Task requirements: The entries below contain a line with "Recreate this object" and a line with "slot_rim_round = 2.2". Quote exactly those two lines and all lines between them.

— START The data —

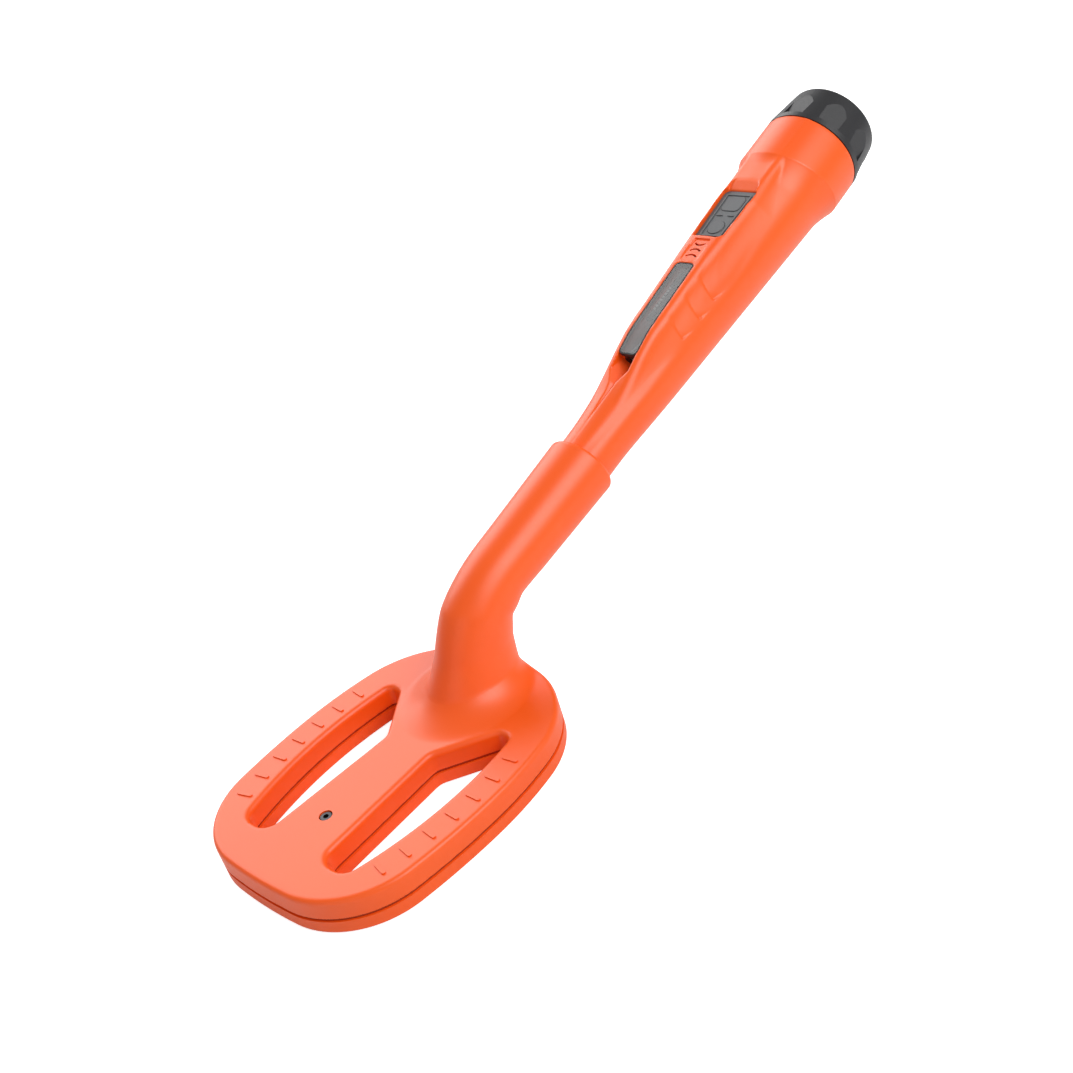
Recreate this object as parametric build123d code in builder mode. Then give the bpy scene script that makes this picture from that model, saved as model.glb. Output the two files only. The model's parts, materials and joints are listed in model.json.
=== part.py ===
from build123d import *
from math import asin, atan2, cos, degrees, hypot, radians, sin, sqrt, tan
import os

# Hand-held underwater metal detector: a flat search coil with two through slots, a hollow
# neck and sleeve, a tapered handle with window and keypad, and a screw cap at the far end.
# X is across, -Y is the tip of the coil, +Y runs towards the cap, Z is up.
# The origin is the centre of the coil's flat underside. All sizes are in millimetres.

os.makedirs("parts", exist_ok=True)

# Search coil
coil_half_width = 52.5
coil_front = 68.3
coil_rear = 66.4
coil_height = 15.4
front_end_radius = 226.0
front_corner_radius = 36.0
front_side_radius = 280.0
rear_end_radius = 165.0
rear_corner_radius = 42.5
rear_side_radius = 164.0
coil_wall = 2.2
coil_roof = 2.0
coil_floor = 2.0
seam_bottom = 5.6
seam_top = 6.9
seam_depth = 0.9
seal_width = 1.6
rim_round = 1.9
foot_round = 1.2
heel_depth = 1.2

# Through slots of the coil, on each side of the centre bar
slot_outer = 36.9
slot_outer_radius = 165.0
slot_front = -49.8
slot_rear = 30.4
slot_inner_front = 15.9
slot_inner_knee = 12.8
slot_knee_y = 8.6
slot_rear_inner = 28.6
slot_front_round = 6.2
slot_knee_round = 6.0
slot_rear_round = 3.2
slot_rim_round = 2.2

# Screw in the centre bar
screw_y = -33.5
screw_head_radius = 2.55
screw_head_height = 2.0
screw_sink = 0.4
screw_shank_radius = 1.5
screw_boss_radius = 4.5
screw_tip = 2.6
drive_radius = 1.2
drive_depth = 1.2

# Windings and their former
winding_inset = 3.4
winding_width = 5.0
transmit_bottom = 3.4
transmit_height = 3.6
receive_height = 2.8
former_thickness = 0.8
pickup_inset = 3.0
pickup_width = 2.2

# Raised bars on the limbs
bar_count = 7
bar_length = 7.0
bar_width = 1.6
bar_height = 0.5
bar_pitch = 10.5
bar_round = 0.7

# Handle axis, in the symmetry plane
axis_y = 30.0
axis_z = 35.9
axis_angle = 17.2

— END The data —
— START The data —

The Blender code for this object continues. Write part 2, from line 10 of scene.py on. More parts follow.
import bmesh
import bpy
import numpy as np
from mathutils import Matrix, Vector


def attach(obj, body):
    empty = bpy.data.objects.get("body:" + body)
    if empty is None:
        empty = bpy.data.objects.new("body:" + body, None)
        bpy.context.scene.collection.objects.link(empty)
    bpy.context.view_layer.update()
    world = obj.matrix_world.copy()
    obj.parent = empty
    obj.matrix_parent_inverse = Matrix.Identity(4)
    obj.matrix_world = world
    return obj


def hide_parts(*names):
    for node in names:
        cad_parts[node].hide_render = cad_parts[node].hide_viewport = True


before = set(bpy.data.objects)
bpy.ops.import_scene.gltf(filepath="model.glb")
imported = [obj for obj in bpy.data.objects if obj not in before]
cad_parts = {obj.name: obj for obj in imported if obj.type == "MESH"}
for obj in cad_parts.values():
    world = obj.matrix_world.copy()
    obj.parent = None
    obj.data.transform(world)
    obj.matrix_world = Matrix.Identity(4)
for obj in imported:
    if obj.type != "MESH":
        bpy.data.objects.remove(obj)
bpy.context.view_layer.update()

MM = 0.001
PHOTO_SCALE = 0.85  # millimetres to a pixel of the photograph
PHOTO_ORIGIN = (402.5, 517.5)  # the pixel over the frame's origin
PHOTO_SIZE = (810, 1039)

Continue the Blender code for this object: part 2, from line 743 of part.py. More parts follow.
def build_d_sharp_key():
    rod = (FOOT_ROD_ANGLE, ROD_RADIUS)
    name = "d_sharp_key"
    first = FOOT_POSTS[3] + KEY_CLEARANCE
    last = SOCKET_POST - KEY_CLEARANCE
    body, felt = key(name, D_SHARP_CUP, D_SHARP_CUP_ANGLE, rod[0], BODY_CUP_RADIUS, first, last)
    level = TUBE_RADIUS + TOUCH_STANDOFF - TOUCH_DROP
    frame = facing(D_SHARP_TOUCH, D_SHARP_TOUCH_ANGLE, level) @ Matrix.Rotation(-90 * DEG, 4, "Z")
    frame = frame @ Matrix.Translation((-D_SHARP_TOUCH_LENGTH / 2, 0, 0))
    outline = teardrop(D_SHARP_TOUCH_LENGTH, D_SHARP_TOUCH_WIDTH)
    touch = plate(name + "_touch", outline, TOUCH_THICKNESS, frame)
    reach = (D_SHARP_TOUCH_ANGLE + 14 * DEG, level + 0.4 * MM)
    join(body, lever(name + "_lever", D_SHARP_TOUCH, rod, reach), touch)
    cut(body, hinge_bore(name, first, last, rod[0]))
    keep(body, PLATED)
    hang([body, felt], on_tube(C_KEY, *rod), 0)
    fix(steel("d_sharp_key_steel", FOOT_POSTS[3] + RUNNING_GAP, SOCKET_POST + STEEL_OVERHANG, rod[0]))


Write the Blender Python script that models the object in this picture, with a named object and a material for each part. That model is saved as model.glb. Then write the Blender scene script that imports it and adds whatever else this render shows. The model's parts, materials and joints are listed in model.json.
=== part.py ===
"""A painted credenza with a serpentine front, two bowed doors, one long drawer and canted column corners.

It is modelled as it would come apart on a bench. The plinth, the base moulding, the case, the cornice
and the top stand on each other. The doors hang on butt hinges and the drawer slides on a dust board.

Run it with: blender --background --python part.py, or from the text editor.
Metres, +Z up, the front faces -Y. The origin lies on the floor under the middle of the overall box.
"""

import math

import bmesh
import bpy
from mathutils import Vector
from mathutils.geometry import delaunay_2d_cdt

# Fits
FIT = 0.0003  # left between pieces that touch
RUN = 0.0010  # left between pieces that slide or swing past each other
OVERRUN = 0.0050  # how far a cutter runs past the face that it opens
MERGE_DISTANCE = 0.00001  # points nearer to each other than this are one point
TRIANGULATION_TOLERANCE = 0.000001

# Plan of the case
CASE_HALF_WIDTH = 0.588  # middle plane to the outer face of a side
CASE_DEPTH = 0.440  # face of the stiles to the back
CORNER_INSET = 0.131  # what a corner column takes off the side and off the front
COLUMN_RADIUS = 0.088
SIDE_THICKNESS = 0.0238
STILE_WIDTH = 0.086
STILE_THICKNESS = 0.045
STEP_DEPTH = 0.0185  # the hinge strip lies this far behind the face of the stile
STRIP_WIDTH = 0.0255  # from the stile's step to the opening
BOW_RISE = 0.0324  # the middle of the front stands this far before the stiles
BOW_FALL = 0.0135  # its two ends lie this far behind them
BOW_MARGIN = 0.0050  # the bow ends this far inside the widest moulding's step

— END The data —

Response:
Recreate this object as parametric build123d code in builder mode. Then give the bpy scene script that makes this picture from that model, saved as model.glb. Output the two files only. The model's parts, materials and joints are listed in model.json.
=== part.py ===
from build123d import *
from math import asin, atan2, cos, degrees, hypot, radians, sin, sqrt, tan
import os

# Hand-held underwater metal detector: a flat search coil with two through slots, a hollow
# neck and sleeve, a tapered handle with window and keypad, and a screw cap at the far end.
# X is across, -Y is the tip of the coil, +Y runs towards the cap, Z is up.
# The origin is the centre of the coil's flat underside. All sizes are in millimetres.

os.makedirs("parts", exist_ok=True)

# Search coil
coil_half_width = 52.5
coil_front = 68.3
coil_rear = 66.4
coil_height = 15.4
front_end_radius = 226.0
front_corner_radius = 36.0
front_side_radius = 280.0
rear_end_radius = 165.0
rear_corner_radius = 42.5
rear_side_radius = 164.0
coil_wall = 2.2
coil_roof = 2.0
coil_floor = 2.0
seam_bottom = 5.6
seam_top = 6.9
seam_depth = 0.9
seal_width = 1.6
rim_round = 1.9
foot_round = 1.2
heel_depth = 1.2

# Through slots of the coil, on each side of the centre bar
slot_outer = 36.9
slot_outer_radius = 165.0
slot_front = -49.8
slot_rear = 30.4
slot_inner_front = 15.9
slot_inner_knee = 12.8
slot_knee_y = 8.6
slot_rear_inner = 28.6
slot_front_round = 6.2
slot_knee_round = 6.0
slot_rear_round = 3.2
slot_rim_round = 2.2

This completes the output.